+++ GIVEN DATA +++

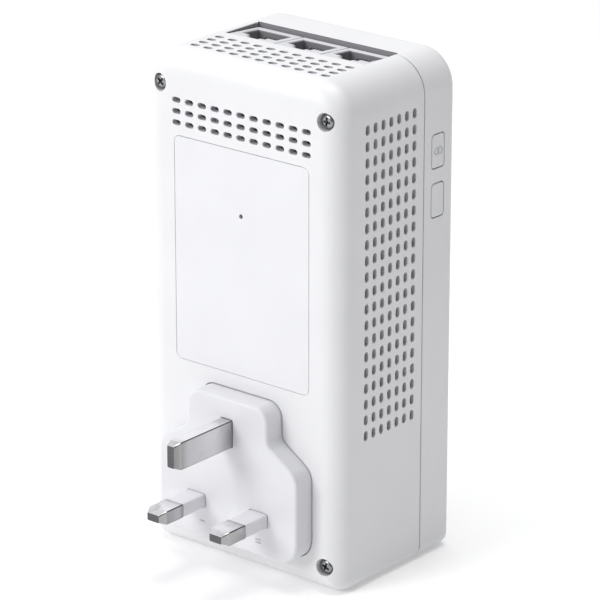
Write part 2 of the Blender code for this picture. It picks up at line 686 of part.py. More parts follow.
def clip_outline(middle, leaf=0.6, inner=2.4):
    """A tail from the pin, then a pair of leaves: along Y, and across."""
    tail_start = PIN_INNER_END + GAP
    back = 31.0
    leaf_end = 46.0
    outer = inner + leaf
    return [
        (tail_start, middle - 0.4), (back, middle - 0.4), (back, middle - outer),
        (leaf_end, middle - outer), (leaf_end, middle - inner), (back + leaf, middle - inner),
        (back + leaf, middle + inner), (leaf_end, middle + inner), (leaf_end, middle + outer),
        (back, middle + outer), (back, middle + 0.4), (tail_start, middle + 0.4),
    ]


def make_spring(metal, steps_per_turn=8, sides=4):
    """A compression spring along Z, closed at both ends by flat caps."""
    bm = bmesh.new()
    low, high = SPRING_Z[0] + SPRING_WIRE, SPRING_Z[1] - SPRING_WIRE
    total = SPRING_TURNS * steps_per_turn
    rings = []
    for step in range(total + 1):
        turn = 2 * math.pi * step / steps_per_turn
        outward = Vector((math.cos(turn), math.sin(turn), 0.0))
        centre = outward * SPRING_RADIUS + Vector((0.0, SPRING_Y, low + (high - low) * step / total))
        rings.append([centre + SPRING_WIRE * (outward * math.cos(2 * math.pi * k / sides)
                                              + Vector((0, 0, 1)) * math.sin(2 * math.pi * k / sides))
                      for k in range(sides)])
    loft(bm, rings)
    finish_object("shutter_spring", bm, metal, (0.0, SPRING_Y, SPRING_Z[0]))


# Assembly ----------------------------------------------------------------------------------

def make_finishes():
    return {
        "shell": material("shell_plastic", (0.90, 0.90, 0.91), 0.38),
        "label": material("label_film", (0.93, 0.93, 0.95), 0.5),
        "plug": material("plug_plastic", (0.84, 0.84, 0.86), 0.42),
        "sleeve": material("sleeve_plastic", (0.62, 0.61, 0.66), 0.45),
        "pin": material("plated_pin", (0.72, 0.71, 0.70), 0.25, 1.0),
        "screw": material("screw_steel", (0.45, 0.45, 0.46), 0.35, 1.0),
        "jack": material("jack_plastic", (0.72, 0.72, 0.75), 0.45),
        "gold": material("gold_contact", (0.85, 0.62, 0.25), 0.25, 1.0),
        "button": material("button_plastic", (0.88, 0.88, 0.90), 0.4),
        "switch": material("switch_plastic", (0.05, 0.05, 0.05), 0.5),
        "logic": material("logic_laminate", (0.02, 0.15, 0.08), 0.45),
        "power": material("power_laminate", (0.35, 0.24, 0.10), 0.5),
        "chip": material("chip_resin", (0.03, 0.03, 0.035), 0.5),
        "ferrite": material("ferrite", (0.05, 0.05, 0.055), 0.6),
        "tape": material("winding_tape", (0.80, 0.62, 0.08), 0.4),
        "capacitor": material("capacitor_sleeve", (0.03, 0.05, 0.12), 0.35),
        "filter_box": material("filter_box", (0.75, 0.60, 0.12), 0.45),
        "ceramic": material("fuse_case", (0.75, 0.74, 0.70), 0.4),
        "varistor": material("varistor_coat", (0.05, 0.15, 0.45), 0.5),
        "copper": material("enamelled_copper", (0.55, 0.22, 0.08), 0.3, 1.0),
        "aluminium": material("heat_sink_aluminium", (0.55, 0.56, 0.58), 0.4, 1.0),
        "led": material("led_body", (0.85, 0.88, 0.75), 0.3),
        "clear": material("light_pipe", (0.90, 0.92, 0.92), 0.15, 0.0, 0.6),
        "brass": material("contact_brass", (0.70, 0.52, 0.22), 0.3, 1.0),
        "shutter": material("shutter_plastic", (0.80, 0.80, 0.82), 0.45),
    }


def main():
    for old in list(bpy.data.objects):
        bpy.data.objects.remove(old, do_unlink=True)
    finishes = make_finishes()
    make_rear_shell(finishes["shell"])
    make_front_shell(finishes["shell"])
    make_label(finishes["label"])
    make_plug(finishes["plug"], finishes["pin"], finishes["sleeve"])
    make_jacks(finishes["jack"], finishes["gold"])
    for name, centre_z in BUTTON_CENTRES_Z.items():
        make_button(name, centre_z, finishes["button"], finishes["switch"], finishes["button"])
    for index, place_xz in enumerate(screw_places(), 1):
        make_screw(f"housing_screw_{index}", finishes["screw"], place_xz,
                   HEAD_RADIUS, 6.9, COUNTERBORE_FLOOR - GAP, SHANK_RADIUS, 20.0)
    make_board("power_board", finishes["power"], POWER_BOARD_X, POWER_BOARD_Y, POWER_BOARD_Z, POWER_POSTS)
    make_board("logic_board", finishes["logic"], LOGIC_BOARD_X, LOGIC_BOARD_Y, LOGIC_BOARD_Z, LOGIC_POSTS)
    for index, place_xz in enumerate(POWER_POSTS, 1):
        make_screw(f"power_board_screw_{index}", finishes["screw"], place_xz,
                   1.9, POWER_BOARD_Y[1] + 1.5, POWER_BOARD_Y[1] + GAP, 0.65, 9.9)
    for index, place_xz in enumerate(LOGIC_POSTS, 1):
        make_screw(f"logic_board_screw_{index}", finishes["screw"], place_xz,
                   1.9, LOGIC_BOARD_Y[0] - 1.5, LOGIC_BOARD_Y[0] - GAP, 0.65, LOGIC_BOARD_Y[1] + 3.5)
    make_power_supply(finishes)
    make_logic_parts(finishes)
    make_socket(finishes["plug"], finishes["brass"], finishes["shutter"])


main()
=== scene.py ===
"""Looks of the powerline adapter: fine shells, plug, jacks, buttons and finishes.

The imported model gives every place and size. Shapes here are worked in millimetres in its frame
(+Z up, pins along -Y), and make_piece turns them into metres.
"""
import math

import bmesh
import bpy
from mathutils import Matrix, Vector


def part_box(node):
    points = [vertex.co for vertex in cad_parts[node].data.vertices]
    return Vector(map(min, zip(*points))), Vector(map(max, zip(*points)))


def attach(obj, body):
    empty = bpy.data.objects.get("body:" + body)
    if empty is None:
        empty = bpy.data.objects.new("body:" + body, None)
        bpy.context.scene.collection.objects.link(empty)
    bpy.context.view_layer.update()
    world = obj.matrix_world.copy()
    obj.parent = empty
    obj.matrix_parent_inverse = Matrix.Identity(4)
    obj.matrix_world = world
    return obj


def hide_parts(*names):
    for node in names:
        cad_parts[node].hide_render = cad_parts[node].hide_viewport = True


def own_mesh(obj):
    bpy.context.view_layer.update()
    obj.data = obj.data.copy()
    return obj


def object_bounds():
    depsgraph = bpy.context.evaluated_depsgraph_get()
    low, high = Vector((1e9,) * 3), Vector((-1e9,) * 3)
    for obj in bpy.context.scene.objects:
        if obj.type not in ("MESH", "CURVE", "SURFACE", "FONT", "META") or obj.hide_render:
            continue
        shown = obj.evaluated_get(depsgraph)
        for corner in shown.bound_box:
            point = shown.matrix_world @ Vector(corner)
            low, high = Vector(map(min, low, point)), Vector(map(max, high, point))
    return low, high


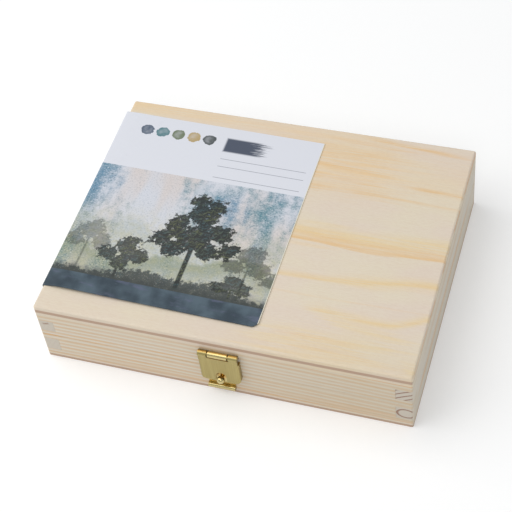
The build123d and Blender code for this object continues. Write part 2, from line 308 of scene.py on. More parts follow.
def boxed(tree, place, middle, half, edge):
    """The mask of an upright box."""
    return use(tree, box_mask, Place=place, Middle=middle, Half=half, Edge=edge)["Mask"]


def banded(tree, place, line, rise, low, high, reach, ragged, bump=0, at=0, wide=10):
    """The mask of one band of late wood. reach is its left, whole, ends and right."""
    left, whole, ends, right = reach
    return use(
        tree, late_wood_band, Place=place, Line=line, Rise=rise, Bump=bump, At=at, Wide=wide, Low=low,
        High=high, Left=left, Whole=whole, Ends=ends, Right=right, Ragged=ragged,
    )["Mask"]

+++
+++ GIVEN DATA +++

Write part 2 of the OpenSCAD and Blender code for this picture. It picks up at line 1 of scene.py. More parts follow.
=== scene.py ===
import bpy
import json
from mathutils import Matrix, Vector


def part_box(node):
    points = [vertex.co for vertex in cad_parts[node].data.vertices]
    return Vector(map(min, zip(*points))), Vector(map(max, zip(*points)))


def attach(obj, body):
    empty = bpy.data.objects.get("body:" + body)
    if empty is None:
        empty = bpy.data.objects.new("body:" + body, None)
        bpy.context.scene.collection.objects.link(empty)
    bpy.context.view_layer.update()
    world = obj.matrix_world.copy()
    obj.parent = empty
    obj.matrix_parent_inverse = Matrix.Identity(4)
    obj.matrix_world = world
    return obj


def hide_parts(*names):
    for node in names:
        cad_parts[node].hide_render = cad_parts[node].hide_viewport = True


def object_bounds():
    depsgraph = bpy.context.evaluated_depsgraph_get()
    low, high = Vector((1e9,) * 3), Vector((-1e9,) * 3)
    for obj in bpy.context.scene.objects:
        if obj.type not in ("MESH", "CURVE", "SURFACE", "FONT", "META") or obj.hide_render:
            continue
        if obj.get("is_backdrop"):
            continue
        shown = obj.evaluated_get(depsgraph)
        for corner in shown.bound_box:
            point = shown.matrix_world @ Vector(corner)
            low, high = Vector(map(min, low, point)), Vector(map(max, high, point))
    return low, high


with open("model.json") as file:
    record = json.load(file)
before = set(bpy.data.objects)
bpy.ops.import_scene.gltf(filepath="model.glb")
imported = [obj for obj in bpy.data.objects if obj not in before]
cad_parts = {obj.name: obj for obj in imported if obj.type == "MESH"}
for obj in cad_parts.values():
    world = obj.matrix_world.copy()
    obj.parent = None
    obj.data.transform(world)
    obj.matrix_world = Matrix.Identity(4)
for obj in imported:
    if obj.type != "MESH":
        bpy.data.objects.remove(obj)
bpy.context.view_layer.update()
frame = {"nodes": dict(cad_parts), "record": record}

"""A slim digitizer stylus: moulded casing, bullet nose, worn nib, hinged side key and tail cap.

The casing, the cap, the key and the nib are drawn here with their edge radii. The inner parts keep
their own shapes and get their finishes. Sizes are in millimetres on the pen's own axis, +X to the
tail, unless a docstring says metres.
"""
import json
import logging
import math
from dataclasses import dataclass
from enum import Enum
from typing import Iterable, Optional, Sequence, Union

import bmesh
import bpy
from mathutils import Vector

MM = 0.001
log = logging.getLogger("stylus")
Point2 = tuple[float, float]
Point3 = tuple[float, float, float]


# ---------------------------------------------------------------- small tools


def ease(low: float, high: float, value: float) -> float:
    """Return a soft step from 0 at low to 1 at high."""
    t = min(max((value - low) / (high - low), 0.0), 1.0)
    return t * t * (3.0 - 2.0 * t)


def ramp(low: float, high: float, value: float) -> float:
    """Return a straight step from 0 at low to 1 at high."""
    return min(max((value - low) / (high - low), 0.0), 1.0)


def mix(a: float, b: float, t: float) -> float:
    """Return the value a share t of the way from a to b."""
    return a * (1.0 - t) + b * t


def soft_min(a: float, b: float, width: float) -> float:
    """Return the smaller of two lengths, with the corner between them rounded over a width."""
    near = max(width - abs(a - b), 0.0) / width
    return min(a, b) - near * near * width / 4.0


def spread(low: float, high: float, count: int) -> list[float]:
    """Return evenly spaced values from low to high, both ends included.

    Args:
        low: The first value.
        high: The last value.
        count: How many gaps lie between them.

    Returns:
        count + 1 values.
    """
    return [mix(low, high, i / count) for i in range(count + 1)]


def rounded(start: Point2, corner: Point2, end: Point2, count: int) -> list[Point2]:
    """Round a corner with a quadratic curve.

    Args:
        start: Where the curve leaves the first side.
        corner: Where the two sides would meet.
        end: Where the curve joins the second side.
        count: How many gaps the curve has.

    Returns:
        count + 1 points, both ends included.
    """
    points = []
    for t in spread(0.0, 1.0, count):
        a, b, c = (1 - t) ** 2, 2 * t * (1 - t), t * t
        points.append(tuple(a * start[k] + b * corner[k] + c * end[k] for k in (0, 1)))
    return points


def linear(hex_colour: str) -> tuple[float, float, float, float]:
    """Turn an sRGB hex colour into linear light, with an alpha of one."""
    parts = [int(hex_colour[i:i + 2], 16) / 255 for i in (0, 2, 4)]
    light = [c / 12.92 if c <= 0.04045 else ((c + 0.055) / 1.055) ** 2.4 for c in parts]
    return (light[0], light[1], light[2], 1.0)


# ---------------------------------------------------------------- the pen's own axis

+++
+++ GIVEN DATA +++

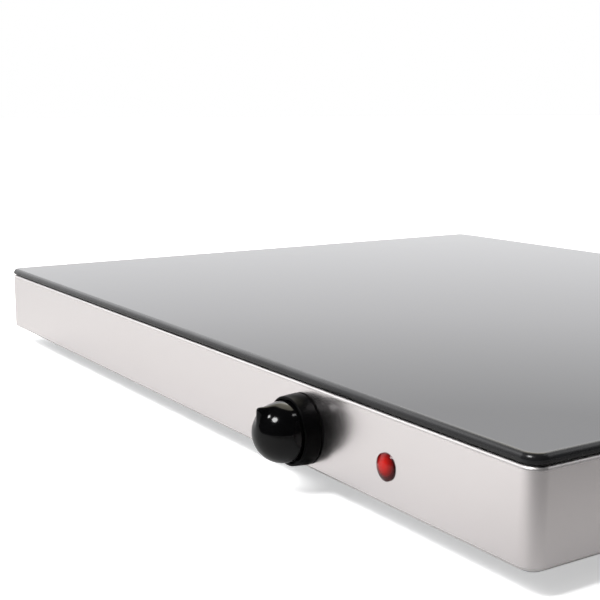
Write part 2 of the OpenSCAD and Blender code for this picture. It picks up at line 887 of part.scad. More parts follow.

+++

■ JOB ■
Each line of the material above either contains the word "type" or does not; state how many do, and nothing else.

■ THE REPLY ■
4